THE VIRGINIAN-PILOT Copyright (c) 1996, Landmark Communications, Inc. DATE: Wednesday, September 11, 1996 TAG: 9609110485 SECTION: LOCAL PAGE: B7 EDITION: FINAL SOURCE: STAFF AND WIRE REPORT DATELINE: WASHINGTON LENGTH: 58 lines
Tough ``three-strikes-and-you're-out'' laws are rarely used by the federal government and most of the 22 states that have enacted them, a national survey shows.
Such laws vary from state to state and allow or require life imprisonment or long sentences for three-time violent felons. The federal ``three-strikes'' law calls for a mandatory life sentence.
In Virginia, about 400 convicted felons are serving time under a ``three-time loser'' statute enacted in the early 1980s.

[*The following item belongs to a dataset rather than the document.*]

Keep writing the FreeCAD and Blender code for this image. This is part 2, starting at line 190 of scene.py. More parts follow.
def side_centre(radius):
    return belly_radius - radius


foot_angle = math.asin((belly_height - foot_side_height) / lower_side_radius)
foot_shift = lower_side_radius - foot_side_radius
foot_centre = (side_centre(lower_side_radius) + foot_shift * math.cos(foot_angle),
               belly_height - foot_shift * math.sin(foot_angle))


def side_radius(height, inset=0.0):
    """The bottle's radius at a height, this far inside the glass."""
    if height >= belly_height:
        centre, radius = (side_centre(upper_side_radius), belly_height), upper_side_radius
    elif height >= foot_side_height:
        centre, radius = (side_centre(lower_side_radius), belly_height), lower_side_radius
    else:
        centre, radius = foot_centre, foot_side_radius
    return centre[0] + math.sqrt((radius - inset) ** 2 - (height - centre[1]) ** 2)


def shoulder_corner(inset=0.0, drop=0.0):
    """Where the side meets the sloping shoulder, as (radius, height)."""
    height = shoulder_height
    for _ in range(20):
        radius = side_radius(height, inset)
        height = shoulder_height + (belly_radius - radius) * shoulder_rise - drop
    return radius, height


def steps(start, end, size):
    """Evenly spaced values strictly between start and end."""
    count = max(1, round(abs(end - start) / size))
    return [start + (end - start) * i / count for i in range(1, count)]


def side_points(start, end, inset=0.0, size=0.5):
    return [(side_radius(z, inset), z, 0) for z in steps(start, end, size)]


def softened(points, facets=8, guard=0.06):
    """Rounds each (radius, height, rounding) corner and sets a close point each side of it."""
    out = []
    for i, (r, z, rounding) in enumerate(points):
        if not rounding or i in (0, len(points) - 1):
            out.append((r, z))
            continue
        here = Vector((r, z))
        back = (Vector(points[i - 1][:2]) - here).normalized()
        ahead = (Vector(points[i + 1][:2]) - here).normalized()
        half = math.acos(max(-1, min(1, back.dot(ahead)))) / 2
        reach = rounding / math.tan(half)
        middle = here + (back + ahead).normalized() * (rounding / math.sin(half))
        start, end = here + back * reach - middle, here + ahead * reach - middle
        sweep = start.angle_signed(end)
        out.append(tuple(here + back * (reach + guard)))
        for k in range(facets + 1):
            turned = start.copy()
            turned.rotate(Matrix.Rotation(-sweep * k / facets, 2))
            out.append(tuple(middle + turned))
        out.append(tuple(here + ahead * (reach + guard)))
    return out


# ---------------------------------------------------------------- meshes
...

That law, which eliminated parole for anyone convicted of three separate violent offenses, was rendered moot when the state abolished parole altogether for anyone convicted of a crime committed after Jan. 1, 1995.
A tougher ``three-strikes'' law, which took effect in July of 1994, allows Virginia prosecutors to procure life sentences for those convicted of a violent crime after having served time for two prior such crimes.

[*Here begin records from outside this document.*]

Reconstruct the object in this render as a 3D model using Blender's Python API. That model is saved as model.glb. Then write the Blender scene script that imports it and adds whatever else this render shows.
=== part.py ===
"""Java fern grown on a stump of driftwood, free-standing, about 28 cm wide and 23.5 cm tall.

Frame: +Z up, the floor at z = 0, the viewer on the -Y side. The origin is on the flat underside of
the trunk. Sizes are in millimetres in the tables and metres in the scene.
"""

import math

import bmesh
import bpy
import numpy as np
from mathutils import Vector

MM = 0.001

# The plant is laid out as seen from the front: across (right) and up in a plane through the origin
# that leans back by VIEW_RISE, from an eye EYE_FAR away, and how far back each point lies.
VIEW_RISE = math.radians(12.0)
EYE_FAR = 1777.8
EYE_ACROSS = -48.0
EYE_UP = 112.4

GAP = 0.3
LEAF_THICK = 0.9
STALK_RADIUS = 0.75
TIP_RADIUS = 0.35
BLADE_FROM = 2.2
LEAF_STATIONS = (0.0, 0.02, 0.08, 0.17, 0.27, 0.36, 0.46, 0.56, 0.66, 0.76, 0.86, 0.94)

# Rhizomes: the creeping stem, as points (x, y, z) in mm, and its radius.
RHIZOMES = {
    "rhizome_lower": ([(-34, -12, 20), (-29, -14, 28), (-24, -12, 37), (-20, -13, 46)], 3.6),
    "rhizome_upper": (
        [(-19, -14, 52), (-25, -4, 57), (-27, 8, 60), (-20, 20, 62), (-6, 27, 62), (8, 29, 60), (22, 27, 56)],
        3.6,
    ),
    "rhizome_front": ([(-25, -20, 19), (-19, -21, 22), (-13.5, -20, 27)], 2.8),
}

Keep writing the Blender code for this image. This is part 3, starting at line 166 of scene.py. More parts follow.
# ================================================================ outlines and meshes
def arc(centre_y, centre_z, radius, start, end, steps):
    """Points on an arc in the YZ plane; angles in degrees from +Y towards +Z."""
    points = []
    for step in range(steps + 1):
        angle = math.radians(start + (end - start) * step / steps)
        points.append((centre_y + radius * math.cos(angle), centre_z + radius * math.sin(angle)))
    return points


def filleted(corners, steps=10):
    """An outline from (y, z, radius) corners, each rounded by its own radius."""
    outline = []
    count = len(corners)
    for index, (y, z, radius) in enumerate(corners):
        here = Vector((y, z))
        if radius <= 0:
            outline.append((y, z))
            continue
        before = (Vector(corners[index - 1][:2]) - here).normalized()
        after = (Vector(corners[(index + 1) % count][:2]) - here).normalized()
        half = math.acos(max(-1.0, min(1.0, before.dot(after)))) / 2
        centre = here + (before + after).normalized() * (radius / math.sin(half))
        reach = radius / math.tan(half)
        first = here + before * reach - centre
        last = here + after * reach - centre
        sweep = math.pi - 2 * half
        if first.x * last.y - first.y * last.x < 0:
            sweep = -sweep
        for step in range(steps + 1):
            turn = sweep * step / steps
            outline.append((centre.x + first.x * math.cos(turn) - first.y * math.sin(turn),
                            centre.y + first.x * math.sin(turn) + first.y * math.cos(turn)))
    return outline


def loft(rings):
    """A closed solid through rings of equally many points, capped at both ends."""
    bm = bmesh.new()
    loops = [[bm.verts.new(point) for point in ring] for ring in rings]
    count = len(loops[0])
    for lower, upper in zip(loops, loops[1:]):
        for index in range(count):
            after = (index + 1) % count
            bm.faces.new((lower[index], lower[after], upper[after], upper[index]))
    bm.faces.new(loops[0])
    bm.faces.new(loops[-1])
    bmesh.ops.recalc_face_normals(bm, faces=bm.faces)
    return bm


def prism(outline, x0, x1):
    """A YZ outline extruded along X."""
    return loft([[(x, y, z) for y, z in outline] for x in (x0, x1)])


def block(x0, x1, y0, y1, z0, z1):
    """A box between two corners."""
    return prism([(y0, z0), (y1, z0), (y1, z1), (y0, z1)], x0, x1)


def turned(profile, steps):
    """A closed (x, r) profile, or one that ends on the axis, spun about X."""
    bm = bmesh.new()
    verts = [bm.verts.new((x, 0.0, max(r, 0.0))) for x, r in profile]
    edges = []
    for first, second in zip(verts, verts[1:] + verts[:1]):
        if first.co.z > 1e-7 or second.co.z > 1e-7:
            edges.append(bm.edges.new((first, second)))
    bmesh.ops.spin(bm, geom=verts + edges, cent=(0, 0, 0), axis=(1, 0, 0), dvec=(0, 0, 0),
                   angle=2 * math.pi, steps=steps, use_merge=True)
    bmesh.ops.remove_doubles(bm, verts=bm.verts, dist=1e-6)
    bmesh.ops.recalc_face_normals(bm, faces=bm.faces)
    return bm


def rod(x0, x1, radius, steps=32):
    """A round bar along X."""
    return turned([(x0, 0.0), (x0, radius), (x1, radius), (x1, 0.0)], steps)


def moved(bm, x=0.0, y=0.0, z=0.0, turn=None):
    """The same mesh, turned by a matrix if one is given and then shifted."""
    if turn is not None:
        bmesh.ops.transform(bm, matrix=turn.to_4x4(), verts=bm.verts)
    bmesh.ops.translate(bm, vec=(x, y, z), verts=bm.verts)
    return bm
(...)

The Department of Corrections has no statistics on the number of inmates serving time under the ``three-strikes'' law. The survey says it has been applied rarely.
In one instance last month, Chesapeake Commonwealth's Attorney David Williams used Virginia's ``three-strikes'' statute to procure a life sentence for William L. Griffin Jr., who was serving time on robbery and firearms charges when he stabbed a sheriff's deputy in the neck. Without the statute, said Williams, Griffin's maximum sentence would have been 20 years.
The federal ``three-strikes'' law was aggressively promoted during debate over the anti-crime bill in 1994. However, the law has resulted in only nine convictions, with another 24 cases pending, says the survey by the Campaign for an Effective Crime Policy, a coalition of criminal justice officials who want more emphasis on prevention.
Six of the 22 states that have passed ``three-strikes'' laws since 1993 - Colorado, New Jersey, New Mexico, North Carolina, Pennsylvania and Tennessee - have had no convictions, the survey said.
But in California the law has led to imprisonment of more than 15,000 offenders that will require $4.5 billion in prison construction over five years, the study found.
California's law considers any of the state's 500 felonies - violent and nonviolent - as a third strike and has second-strike provisions for some crimes. The survey found that 85 percent of the second- and third-strike convictions were for nonviolent offenses.
Justice Department spokesman Bert Brandenburg contended the federal law is good crime control, saying President Clinton ``fought very hard to make `three-strikes-and-you're-out' the law of the land in order to put the most vicious criminals behind bars to stay.''
Brandenburg also disputed the survey's findings. As of July 31, he said, the federal law had brought 19 convictions and two plea agreements, with another 13 cases pending.
Gil Kline, a spokesman for the group that conducted the survey, said that even if those numbers were correct, they still would be an ``infinitesimal'' portion of all violent crimes.